▸ What you have to do: Begin at the line containing "upper_shell();" and stop at the line containing "obj.parent = empty"; copy those lines exactly, ends included, and nothing else.

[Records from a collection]

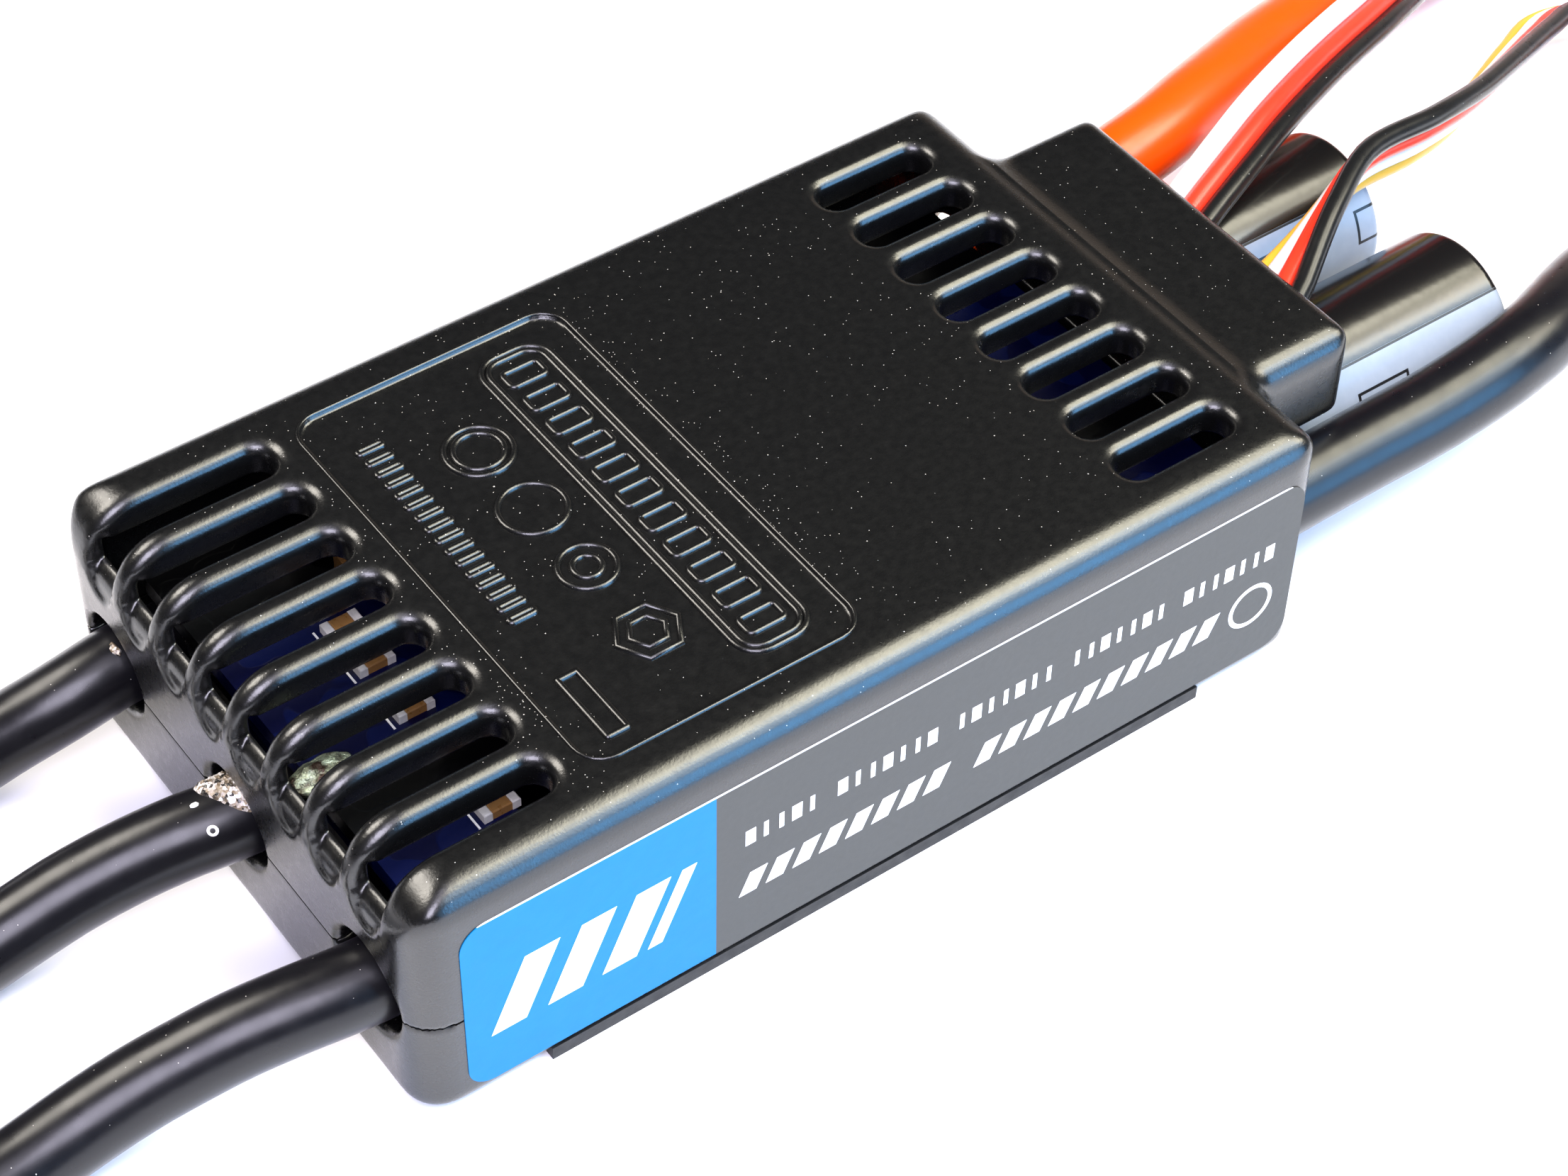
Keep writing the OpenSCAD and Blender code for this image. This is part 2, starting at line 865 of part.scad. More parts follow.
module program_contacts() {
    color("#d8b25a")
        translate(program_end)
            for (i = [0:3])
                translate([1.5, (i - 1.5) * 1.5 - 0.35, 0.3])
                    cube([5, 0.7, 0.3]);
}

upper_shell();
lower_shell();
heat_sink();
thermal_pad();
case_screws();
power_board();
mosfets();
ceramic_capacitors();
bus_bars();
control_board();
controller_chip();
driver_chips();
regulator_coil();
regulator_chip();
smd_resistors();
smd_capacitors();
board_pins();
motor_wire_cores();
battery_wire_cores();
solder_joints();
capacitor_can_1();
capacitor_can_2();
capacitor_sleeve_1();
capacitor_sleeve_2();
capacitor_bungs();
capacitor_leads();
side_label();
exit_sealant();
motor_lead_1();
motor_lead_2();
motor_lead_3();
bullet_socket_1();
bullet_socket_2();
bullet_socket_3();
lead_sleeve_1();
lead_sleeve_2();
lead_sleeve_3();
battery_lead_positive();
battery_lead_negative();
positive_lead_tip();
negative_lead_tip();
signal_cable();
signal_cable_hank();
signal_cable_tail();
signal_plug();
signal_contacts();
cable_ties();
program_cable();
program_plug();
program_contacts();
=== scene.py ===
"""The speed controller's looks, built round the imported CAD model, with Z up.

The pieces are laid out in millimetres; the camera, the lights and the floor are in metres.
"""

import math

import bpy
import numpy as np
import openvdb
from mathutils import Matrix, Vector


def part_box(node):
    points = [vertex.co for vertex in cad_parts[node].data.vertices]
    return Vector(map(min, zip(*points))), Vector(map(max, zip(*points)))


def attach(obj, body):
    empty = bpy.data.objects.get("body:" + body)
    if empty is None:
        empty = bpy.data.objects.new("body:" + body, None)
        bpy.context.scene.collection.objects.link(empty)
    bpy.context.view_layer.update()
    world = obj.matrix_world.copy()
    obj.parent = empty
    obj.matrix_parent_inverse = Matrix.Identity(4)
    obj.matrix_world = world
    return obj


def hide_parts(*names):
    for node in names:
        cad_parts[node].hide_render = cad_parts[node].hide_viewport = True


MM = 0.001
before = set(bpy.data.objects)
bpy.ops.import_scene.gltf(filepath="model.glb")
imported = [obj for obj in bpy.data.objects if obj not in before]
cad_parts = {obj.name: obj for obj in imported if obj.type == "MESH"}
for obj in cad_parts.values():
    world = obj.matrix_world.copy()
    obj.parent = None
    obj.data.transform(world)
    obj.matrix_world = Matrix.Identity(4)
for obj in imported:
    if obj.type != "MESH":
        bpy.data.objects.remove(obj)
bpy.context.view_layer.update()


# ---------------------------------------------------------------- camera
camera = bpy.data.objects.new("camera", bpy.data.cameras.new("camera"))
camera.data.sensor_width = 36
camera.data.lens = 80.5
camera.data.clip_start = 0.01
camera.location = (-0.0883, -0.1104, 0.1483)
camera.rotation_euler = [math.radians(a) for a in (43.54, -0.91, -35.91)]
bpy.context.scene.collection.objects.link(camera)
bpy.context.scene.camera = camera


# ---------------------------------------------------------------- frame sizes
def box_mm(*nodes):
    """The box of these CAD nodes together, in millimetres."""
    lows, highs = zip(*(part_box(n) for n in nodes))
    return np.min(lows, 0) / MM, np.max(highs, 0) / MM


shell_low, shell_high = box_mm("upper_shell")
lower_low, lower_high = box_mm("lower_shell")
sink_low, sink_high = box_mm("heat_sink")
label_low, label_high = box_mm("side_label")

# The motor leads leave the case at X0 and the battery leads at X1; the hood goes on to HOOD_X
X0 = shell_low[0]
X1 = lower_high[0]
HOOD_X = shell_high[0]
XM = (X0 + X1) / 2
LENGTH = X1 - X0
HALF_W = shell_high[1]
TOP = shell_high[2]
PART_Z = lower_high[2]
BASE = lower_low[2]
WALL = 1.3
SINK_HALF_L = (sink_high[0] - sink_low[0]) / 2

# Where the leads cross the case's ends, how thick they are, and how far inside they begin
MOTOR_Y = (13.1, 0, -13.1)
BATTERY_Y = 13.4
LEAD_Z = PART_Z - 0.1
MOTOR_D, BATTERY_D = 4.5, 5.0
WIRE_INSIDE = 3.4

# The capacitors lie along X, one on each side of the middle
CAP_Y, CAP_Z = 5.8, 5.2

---

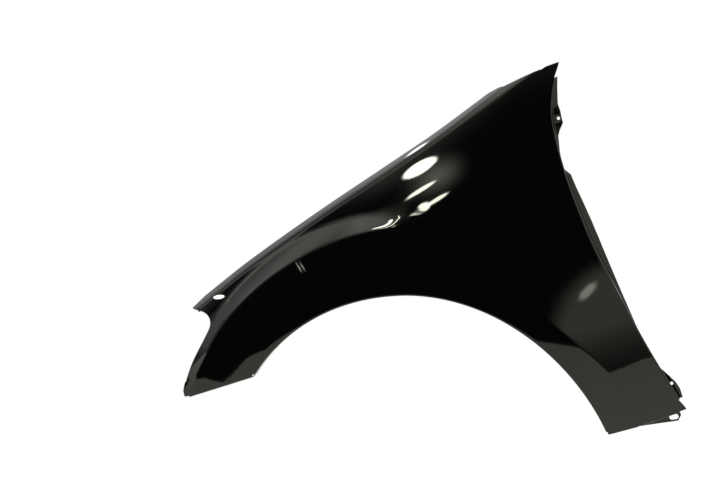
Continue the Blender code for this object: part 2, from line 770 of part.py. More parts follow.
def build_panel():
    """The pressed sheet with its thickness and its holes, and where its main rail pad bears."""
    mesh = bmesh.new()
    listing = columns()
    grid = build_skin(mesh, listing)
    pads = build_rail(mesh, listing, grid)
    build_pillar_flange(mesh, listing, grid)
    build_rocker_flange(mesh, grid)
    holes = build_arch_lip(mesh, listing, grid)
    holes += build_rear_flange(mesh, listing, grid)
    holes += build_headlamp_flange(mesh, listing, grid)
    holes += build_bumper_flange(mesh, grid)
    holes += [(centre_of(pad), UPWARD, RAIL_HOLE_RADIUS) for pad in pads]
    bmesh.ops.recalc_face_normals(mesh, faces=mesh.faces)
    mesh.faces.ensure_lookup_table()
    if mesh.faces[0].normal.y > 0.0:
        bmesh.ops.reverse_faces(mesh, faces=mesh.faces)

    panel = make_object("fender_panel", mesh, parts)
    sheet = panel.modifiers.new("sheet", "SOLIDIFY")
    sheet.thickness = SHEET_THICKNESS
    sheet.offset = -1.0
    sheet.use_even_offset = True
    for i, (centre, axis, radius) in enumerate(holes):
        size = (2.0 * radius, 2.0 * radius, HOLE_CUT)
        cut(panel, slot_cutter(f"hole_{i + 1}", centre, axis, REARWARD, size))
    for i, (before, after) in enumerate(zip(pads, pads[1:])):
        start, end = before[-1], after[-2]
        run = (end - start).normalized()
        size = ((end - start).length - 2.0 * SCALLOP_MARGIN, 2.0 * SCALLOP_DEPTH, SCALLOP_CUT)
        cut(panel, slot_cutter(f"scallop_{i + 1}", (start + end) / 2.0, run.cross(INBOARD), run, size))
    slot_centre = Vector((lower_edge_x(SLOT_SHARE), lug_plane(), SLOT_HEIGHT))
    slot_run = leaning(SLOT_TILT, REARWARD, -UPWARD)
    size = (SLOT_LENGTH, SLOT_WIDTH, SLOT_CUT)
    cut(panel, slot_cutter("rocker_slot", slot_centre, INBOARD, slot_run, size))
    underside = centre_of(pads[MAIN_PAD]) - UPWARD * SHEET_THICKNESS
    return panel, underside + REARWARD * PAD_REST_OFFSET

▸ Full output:
upper_shell();
lower_shell();
heat_sink();
thermal_pad();
case_screws();
power_board();
mosfets();
ceramic_capacitors();
bus_bars();
control_board();
controller_chip();
driver_chips();
regulator_coil();
regulator_chip();
smd_resistors();
smd_capacitors();
board_pins();
motor_wire_cores();
battery_wire_cores();
solder_joints();
capacitor_can_1();
capacitor_can_2();
capacitor_sleeve_1();
capacitor_sleeve_2();
capacitor_bungs();
capacitor_leads();
side_label();
exit_sealant();
motor_lead_1();
motor_lead_2();
motor_lead_3();
bullet_socket_1();
bullet_socket_2();
bullet_socket_3();
lead_sleeve_1();
lead_sleeve_2();
lead_sleeve_3();
battery_lead_positive();
battery_lead_negative();
positive_lead_tip();
negative_lead_tip();
signal_cable();
signal_cable_hank();
signal_cable_tail();
signal_plug();
signal_contacts();
cable_ties();
program_cable();
program_plug();
program_contacts();
=== scene.py ===
"""The speed controller's looks, built round the imported CAD model, with Z up.

The pieces are laid out in millimetres; the camera, the lights and the floor are in metres.
"""

import math

import bpy
import numpy as np
import openvdb
from mathutils import Matrix, Vector


def part_box(node):
    points = [vertex.co for vertex in cad_parts[node].data.vertices]
    return Vector(map(min, zip(*points))), Vector(map(max, zip(*points)))


def attach(obj, body):
    empty = bpy.data.objects.get("body:" + body)
    if empty is None:
        empty = bpy.data.objects.new("body:" + body, None)
        bpy.context.scene.collection.objects.link(empty)
    bpy.context.view_layer.update()
    world = obj.matrix_world.copy()
    obj.parent = empty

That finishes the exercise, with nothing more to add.